Below is the full US SEC statement

The Securities and Exchange Commission on Monday charged a former executive of a financial services company with orchestrating a bribery scheme to help a client to win a government contract to build and operate an electrical power plant in the Republic of Ghana in violation of the Foreign Corrupt Practices Act (FCPA).

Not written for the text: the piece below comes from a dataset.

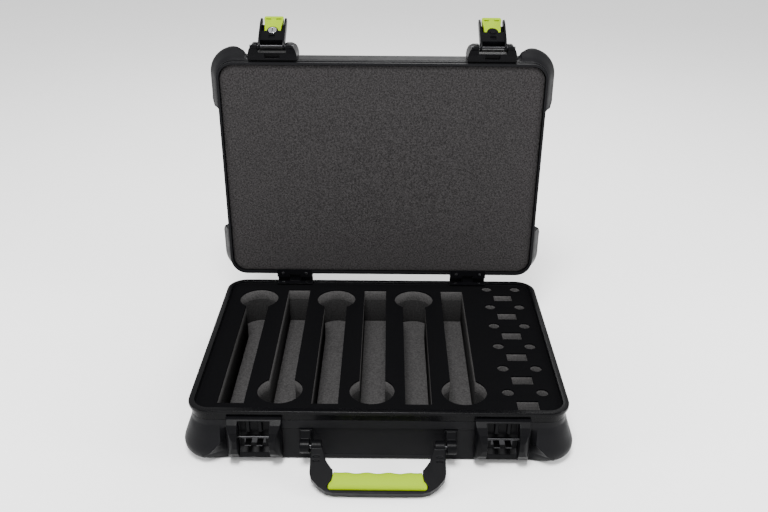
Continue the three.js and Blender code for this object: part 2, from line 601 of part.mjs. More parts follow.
for (const [name, side] of sides) {
  const x = side * LATCH_X;
  lid.add(toMesh(`latch_housing_${name}`, latchHousing(x), HARD_BLACK()));
  const pinLine = [FRONT - PIVOT_OUT, rimZ + PIVOT_UP];
  lid.add(toMesh(`latch_pin_${name}`, rod('x', pinLine, LATCH_PIN_RADIUS, x - 32, x + 32), STEEL()));
  lid.add(toMesh(`hinge_leaf_lid_${name}`, lidLeaf(side * HINGE_X), HARD_BLACK()));

  const lever = new THREE.Group();
  lever.position.set(x, ...pinLine);
  lever.rotation.x = -THREE.MathUtils.degToRad(LEVER_OPEN_DEG);
  lever.add(toMesh(`lever_frame_${name}`, leverFrame(), HARD_BLACK()));
  lever.add(toMesh(`lever_tab_${name}`, leverTab(), LIME()));
  if (side < 0) lever.add(toMesh('lock_cylinder', lockCylinder(), CHROME()));
  else lever.add(toMesh('blank_plug', blankPlug(), HARD_BLACK()));
  lid.add(lever);
}

SCREW_SPOTS.forEach((dx, i) => {
  for (const [name, side] of sides) {
    const x = side * HINGE_X + dx;
    base.add(toMesh(`base_rivet_${name}_${i + 1}`,
      leafRivet(x, BASE_HEIGHT - 0.1 + 0.05, BASE_HEIGHT - 2.5), STEEL()));
    lid.add(toMesh(`lid_rivet_${name}_${i + 1}`, leafRivet(x, rimZ + 0.05, rimZ + 2.5), STEEL()));
  }
});

const handle = new THREE.Group();
handle.position.set(0, HANDLE_PIVOT_Y, HANDLE_PIVOT_Z);
handle.rotation.x = THREE.MathUtils.degToRad(HANDLE_DROOP_DEG);
handle.add(toMesh('handle_frame', handleFrame(), HARD_BLACK()));
handle.add(toMesh('handle_grip', handleGrip(), LIME()));
part.add(handle);

export default part;
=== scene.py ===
import json
import math

import bmesh
import bpy
from mathutils import Matrix, Vector


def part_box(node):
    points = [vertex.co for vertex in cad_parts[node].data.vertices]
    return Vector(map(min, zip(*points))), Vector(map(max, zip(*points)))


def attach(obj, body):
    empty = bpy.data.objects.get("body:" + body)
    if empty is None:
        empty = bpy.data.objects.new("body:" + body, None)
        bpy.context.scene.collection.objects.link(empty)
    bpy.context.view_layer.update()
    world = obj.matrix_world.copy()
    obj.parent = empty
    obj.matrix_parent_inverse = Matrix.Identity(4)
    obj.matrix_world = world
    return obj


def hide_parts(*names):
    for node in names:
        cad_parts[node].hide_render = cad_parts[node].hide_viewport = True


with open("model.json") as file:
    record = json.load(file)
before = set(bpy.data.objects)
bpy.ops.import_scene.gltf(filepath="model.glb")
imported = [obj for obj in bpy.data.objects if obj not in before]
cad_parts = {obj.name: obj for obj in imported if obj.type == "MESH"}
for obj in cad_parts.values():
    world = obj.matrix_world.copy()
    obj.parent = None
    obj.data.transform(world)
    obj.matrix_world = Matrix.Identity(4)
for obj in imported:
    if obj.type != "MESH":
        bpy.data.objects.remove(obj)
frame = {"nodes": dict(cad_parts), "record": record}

bl_info = {
    "name": "Microphone Carry Case",
    "version": (1, 0, 0),
    "blender": (4, 5, 0),
    "location": "View3D > Sidebar > Carry Case",
    "description": "Builds the finished looks of a hard microphone case over its CAD frame",
    "category": "Object",
}

MM = 0.001
RECORD = frame["record"]
JOINTS = {joint["name"]: joint for joint in RECORD["behaviour"]["joints"]}
OPENINGS = {opening["name"]: opening["box_m"] for opening in RECORD["physics"]["openings"]}
SIDES = (("left", -1), ("right", 1))

HALF_WIDTH, HALF_DEPTH, BASE_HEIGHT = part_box("base_valance")[1]
HINGE = Vector(JOINTS["lid_hinge"]["pos_m"])
SEAM = 0.4 * MM
LID_RIM = BASE_HEIGHT + SEAM
LID_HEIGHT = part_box("lid_shell")[1].y - HINGE.y + HINGE.z - LID_RIM
MERGE = 2e-6

# The lid is drawn as a tray, turned over onto the base's rim, and swung open about the hinge line.
LID_OPEN = (Matrix.Translation(HINGE) @ Matrix.Rotation(-math.pi / 2, 4, "X")
            @ Matrix.Translation(-HINGE))
LID_TURNED = Matrix.Translation((0, 0, LID_RIM + LID_HEIGHT)) @ Matrix.Rotation(math.pi, 4, "X")


# ------------------------------------------------------------------ mesh helpers

def new_object(name, bm, material=None, smooth_angle=35):
    """A linked object from a bmesh, shaded smooth up to an angle."""
    bmesh.ops.remove_doubles(bm, verts=bm.verts, dist=MERGE)
    bmesh.ops.recalc_face_normals(bm, faces=bm.faces)
    mesh = bpy.data.meshes.new(name)
    bm.to_mesh(mesh)
    bm.free()
    obj = bpy.data.objects.new(name, mesh)
    bpy.context.collection.objects.link(obj)
    mesh.shade_smooth()
    mesh.set_sharp_from_angle(angle=math.radians(smooth_angle))
    if material:
        mesh.materials.append(material)
    return obj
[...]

The SEC’s complaint alleges that Asante Berko, a former executive of a foreign-based subsidiary of a U.S. bank holding company, arranged for his firm’s client, a Turkish energy company, to funnel at least $2.5 million to a Ghana-based intermediary to pay illicit bribes to Ghanaian government officials in order to gain their approval of an electrical power plant project.  The complaint further alleges that Berko helped the intermediary pay more than $200,000 in bribes to various other government officials, and Berko personally paid more than $60,000 to members of the Ghanaian parliament and other government officials.  According to the complaint, Berko took deliberate measures to prevent his employer from detecting his bribery scheme, including misleading his employer’s compliance personnel about the true role and purpose of the intermediary company.

“As alleged in our complaint, Berko orchestrated a scheme to bribe high-level Ghanaian officials in pursuit of firm business and his own enrichment.  Berko’s misconduct was egregious and individual accountability remains a key component to our FCPA enforcement efforts,” said Charles Cain, Chief of the SEC Enforcement Division’s FCPA Unit.  “The firm’s compliance personnel took appropriate steps to prevent the firm from participating in the transaction and it is not being charged.”

The SEC’s complaint, filed in the U.S. District Court for the Eastern District of New York, charges Berko with violating the anti-bribery provisions of the FCPA and federal securities laws. The SEC is seeking monetary penalties against Berko among other remedies.

The SEC’s case is being handled by Asita Obeyesekere and Paul G. Block of the FCPA Unit and Kathleen Shields, Mark Albers, and Marty Healey of the Boston Regional Office.